Birkenstock, for instance, is growing at pace. Revenue was up 19 per cent for the fiscal first quarter, topping analyst estimates. Still, the shares took a spill after the company opted to keep its full-year outlook unchanged despite the robust start to the year.

Likewise, there was plenty to like in Deckers’ last set of results. The group raised its full year sales and earnings guidance after delivering a 17 per cent rise in sales and net earnings for its fiscal third quarter. Both Ugg and Hoka — its two biggest brands — grew at a healthy clip, with sales up 16 per cent and 24 per cent respectively.

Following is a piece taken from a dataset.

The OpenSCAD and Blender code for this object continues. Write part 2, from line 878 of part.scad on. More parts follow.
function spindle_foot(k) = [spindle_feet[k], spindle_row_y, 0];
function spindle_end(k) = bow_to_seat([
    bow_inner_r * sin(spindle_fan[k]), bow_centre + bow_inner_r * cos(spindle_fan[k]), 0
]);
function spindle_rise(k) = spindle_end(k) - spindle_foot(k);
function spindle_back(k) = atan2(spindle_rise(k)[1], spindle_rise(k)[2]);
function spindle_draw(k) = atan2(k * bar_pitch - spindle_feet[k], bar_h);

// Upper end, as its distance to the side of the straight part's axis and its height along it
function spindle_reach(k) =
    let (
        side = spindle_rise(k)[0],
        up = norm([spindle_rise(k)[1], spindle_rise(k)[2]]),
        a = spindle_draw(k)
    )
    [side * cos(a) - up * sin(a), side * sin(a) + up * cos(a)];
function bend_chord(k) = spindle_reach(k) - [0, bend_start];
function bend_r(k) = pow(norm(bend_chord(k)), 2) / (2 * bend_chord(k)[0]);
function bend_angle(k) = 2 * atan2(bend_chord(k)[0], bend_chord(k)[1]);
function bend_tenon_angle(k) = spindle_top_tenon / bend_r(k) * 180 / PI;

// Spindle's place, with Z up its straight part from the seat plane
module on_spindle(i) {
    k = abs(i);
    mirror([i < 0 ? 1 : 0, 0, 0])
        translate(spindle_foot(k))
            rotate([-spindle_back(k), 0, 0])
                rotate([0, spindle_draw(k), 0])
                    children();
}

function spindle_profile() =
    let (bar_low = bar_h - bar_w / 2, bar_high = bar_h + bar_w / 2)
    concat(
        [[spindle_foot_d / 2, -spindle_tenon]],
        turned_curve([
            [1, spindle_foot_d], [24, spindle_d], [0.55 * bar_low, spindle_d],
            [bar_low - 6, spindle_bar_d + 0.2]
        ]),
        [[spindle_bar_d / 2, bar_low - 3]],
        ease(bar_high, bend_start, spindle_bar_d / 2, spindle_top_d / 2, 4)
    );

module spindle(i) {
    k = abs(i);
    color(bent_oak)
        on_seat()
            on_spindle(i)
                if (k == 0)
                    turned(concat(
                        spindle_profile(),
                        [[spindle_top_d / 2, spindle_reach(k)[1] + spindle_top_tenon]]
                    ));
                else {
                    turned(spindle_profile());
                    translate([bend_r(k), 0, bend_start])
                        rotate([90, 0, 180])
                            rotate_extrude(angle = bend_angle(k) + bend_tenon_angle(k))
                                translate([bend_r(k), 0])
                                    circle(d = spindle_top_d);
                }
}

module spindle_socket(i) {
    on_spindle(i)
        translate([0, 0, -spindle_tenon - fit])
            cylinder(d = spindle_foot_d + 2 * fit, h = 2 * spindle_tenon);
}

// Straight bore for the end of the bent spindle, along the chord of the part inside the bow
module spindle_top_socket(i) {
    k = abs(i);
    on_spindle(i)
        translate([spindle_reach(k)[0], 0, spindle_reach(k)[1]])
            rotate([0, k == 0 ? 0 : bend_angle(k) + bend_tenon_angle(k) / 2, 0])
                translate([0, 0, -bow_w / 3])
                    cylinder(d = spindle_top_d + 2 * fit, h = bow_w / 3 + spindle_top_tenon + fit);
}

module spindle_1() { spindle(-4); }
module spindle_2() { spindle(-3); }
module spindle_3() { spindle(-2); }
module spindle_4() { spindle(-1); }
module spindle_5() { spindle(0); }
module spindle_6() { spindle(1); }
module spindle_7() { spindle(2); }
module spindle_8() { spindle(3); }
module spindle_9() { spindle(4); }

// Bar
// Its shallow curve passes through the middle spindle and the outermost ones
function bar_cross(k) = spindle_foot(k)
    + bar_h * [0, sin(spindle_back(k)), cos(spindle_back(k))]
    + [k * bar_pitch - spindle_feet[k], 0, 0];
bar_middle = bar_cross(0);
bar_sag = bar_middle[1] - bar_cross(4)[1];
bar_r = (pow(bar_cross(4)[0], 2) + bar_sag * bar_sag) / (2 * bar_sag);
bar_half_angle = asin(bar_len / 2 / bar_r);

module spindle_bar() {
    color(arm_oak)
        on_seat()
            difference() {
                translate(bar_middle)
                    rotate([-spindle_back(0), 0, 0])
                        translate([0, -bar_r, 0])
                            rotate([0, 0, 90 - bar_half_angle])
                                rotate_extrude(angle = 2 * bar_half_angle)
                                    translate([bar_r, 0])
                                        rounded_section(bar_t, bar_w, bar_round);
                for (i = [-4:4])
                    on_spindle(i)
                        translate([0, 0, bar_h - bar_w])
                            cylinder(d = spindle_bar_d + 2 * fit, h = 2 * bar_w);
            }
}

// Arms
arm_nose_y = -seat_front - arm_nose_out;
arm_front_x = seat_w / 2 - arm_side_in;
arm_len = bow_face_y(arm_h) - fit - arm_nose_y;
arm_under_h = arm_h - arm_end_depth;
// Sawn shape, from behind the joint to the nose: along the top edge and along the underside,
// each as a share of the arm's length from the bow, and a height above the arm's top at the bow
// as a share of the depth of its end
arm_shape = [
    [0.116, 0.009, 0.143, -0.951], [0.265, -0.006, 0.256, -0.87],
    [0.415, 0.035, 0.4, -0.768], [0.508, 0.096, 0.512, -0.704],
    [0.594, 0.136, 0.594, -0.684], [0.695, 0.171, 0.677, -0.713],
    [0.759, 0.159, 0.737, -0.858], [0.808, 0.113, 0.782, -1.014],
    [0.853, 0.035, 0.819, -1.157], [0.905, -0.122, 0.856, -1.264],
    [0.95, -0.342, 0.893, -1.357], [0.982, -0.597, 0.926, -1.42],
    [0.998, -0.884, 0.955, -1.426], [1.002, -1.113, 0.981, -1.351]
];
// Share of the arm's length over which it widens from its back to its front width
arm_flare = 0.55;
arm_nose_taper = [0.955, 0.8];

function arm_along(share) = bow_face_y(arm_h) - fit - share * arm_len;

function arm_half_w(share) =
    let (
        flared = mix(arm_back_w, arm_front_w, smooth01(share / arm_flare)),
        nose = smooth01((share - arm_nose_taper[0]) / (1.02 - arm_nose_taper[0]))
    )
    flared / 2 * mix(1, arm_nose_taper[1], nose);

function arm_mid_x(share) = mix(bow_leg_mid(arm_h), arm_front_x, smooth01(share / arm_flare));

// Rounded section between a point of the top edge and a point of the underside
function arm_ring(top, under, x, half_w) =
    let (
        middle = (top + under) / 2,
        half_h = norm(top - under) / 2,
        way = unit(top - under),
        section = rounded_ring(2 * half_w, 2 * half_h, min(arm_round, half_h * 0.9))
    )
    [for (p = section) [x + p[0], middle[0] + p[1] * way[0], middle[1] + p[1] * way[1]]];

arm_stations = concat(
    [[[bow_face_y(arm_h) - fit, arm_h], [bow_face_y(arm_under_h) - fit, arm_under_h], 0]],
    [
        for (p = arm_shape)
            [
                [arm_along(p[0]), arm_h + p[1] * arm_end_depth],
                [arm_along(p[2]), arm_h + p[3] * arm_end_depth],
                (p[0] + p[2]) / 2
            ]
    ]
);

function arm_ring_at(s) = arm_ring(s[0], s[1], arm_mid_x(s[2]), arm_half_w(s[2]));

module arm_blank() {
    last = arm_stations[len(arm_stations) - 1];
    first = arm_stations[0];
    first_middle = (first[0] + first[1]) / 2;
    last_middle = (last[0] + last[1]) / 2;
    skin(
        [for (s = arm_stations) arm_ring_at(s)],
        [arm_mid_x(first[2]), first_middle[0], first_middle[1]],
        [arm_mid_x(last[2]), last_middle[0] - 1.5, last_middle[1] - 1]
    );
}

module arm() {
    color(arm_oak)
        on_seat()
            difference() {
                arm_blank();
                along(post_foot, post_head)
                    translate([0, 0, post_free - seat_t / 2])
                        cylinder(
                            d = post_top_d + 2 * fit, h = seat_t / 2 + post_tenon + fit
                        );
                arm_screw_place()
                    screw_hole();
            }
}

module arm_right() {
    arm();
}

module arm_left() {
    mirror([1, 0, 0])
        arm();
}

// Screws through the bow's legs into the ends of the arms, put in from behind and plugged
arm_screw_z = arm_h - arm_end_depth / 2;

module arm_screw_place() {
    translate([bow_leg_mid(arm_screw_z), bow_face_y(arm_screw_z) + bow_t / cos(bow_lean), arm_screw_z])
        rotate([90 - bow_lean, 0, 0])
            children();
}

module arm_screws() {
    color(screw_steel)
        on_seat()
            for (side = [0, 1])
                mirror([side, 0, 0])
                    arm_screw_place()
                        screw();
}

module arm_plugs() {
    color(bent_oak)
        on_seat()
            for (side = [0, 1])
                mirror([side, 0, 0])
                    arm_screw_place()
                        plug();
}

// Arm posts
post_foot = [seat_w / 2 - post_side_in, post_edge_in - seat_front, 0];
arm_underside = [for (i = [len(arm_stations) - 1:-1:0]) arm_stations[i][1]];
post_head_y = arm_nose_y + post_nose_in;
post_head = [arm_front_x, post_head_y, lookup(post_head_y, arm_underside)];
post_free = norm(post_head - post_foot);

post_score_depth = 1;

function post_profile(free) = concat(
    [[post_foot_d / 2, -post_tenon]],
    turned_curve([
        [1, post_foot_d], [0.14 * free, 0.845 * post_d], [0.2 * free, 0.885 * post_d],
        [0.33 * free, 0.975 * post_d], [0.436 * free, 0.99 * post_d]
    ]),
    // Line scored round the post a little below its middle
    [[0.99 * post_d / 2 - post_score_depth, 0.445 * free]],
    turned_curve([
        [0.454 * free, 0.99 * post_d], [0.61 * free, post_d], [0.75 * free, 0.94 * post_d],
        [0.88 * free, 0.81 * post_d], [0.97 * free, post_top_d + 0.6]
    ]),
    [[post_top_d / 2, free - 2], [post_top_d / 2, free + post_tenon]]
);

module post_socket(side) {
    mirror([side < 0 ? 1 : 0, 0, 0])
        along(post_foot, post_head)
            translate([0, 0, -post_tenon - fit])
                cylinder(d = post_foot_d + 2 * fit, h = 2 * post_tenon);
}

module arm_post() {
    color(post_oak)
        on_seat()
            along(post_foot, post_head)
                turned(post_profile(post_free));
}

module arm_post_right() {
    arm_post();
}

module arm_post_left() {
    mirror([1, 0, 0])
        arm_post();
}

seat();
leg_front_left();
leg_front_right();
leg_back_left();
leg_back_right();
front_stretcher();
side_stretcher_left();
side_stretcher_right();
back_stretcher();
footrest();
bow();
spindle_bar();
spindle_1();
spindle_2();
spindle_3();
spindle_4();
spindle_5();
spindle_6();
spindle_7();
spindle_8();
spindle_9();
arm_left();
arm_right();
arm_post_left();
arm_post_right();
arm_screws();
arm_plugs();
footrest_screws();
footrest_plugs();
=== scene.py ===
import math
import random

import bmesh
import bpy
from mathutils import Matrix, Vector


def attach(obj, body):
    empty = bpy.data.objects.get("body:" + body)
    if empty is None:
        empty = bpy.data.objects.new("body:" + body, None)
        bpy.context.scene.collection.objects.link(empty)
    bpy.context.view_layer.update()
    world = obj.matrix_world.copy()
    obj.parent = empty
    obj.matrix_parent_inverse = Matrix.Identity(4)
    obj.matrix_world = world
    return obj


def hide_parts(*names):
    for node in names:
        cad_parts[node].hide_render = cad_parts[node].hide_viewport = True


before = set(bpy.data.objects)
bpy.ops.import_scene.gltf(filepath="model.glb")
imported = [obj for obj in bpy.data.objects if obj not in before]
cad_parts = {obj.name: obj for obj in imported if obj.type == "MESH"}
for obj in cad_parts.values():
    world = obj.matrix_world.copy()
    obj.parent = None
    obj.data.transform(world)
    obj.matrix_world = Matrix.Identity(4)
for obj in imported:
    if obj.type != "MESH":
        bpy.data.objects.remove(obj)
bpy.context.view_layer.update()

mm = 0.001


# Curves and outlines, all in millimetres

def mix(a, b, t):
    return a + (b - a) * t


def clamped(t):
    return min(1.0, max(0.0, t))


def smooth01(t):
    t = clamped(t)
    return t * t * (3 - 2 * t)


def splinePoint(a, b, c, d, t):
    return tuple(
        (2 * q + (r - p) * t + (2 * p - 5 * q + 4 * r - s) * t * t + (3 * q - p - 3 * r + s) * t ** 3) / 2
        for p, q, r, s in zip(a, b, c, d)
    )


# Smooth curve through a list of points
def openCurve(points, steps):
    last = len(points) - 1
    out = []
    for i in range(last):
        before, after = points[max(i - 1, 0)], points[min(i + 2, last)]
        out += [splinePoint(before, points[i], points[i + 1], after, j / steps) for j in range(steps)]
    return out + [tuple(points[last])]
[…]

And while Hoka’s pace of growth slowed compared to previous quarters, that is a reflection on its push, in the first part of the year, to sell more through retail partners. Underlying demand remains sturdy: direct to consumer sales rose 28 per cent during the quarter, according to Citi estimates.

Moreover, a devoted fan base meant Birkenstocks and Deckers were able to sell their wares full price despite a deal-heavy holiday season. The two boast gross profit margins of 60.3 per cent. That compares to Nike’s 44 per cent.

The resilience of these brands could create buying opportunities. Deckers shares — having come off a record high — are trading on 22 times forward earnings according to S&P Global Intelligence. Birkenstock is on 26 times. Both are below their three-year average and stand at a hefty discount to Nike and On. Deckers has a history of beating its own guidance.

While fashion trends come and go, Hoka’s high-performance running shoes and Birkenstock’s podiatrist-approved sandals’ main selling point is they are as comfortable as they are aesthetically questionable. This triumph of function over form should ensure the companies continue their run.